The numbers on social media marketing are impressive.

More than half of small businesses in the United States are planning to increase their social media marketing budgets in 2017, and the number of businesses using social media marketing has increased, year over year, for more than a decade.Still, social media marketing remains underrated. Business owners and marketers frequently treat it as a second thought—something for an intern to handle, rather than a strategically deep mode of building your reputation and attracting new traffic. Some have even abandoned the idea altogether, refusing to spend any time or money on a strategy that nets a positive ROI for up to 92 percent of businesses that use it. So what’s the deal?
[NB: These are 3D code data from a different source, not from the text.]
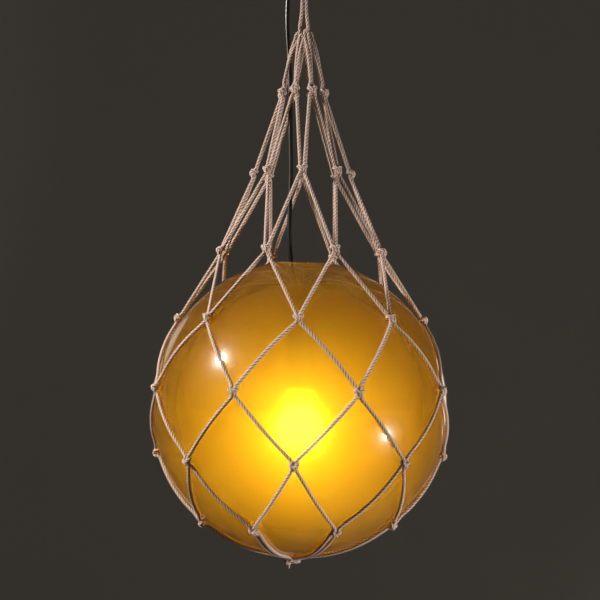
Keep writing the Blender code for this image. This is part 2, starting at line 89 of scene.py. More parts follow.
def add_node(tree, kind, inputs=None, **settings):
    """Adds a node. Each of its inputs is a plain value or the output of another node."""
    node = tree.nodes.new(kind)
    for name, value in settings.items():
        setattr(node, name, value)
    for name, value in (inputs or {}).items():
        if isinstance(value, bpy.types.NodeSocket):
            tree.links.new(value, node.inputs[name])
        else:
            node.inputs[name].default_value = value
    return node


def new_material(name, **values):
    """A material with one Principled shader, and plain values on the sockets that are named."""
    material = bpy.data.materials.new(name)
    material.use_nodes = True
    shader = material.node_tree.nodes["Principled BSDF"]
    for socket, value in values.items():
        shader.inputs[socket.replace("_", " ")].default_value = value
    return material, material.node_tree, shader


def pattern_scale(millimetres):
    """The scale of a noise texture whose features are about this large."""
    return 1 / (millimetres * MM)


# %% [markdown]
# Every piece is a mesh or curve whose object stays at the origin, so that patterns in Object coordinates
# stay put. Each one rides on the lamp's only body. Round pieces are turned, as on a lathe: a profile of
# radius and height is spun about the vertical axis.

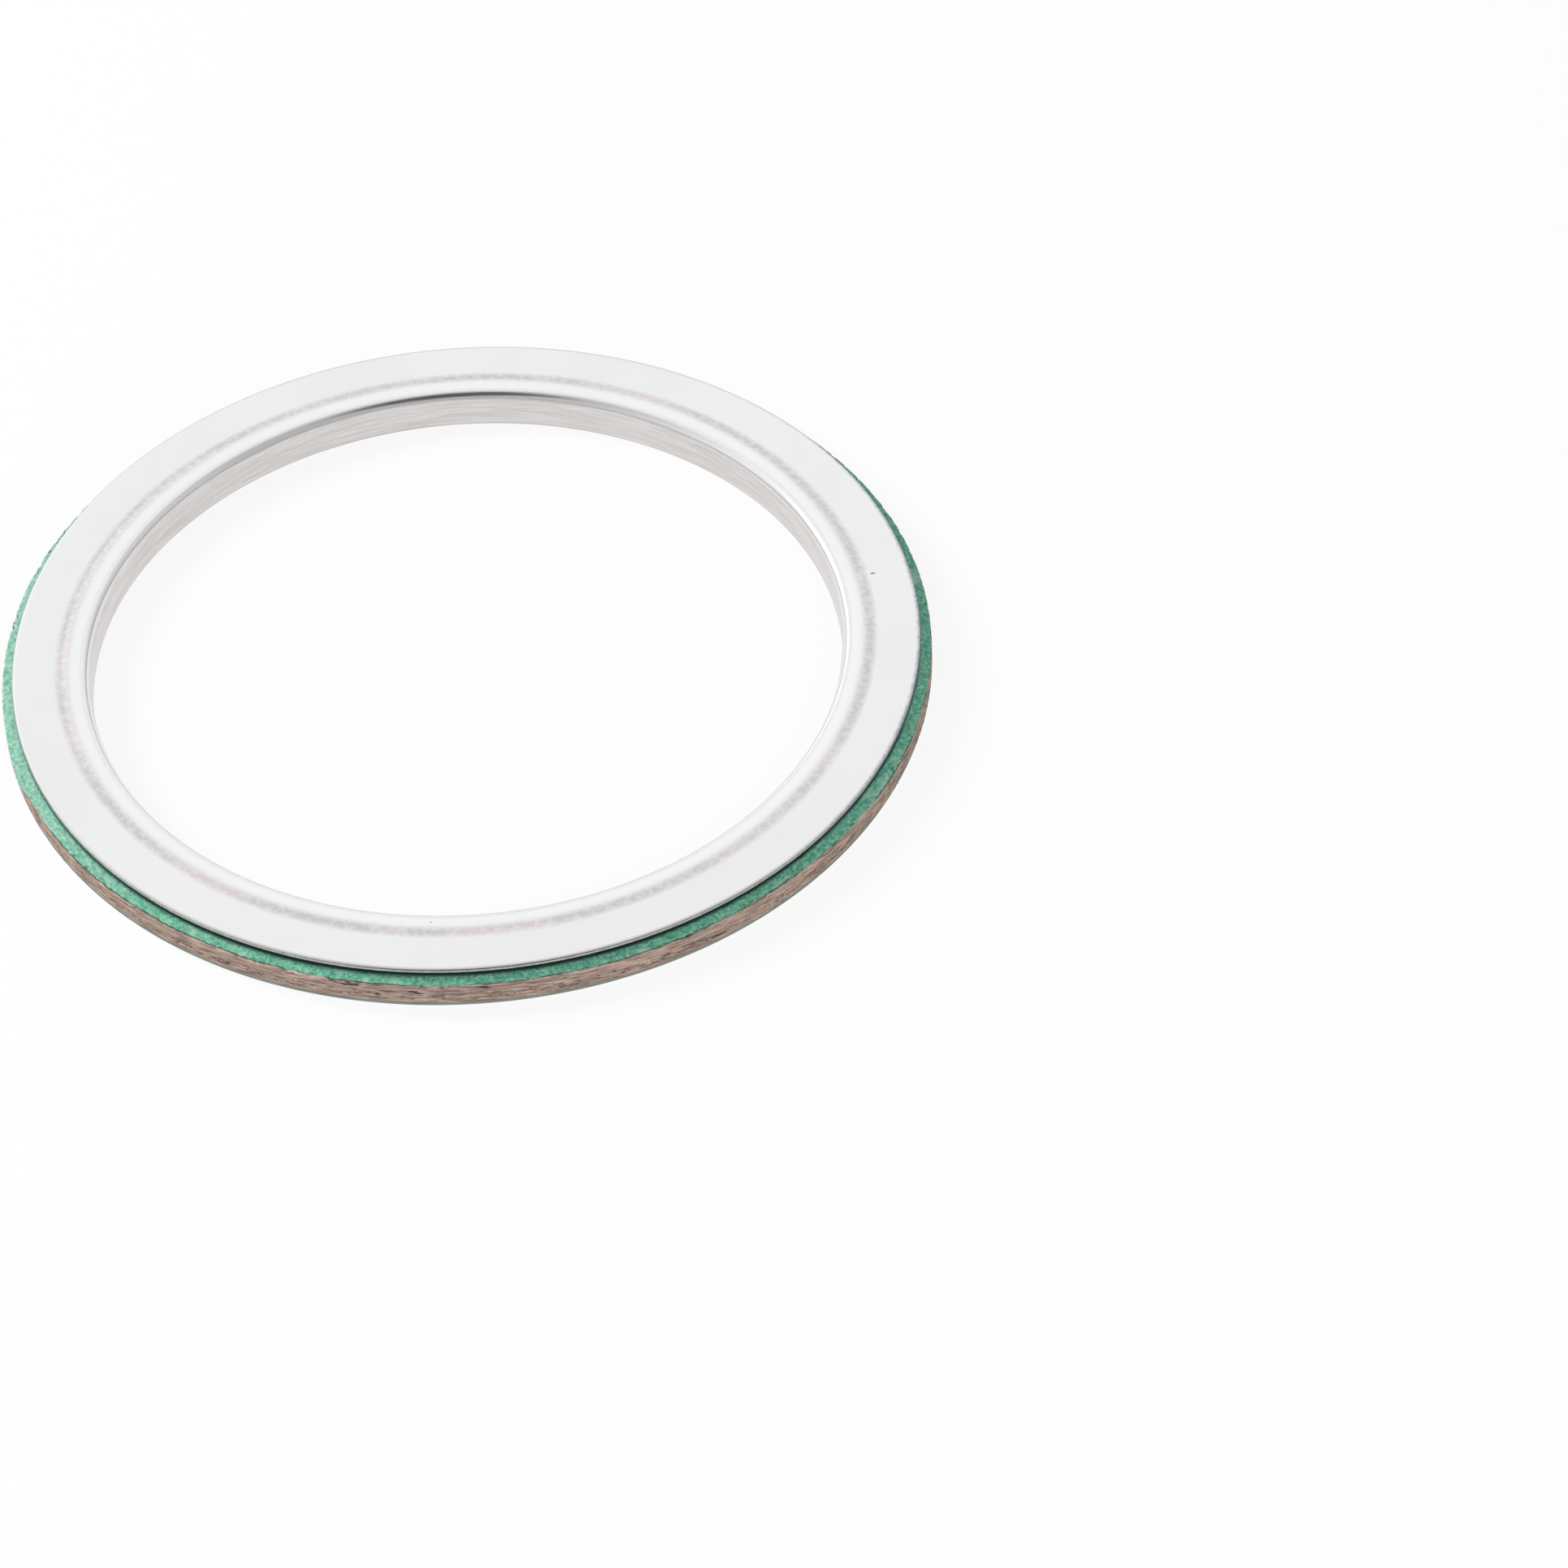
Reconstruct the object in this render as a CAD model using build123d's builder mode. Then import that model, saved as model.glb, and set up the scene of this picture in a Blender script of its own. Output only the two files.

Why isn’t everyone on board with the strategy?

The "fad" angle.

Believe it or not, some people still believe that social media—or its use as a marketing strategy—is still a fad just waiting to fizzle out. This is an argument I could have understood back in 2007 when social media platforms were only in use by a small percentage of the population. But now that Facebook has reached more than 1.2 billion users and is still growing, with a corporate foundation that rivals those of Apple or Google, it’s a hard argument to defend. Users have gotten used to the idea of socially interacting online, and platforms keep evolving in new ways to maintain their interest.

You get what you pay for.

Psychologically, people tend to place more value on things that cost more money. For example, in a blind taste test of identical wines whose only difference is price, people claim that the more expensive (yet compositionally identical) wine tastes better. Take this principle to social media marketing; it’s free to claim and build a business profile and to post regularly (as long as you aren’t leveraging paid advertising). Because of that, people don’t value it as much as they do paid advertising. They’re also less likely to pay a professional to work on a social media campaign, knowing that—technically—anyone could do it for free (even if they never actually do it).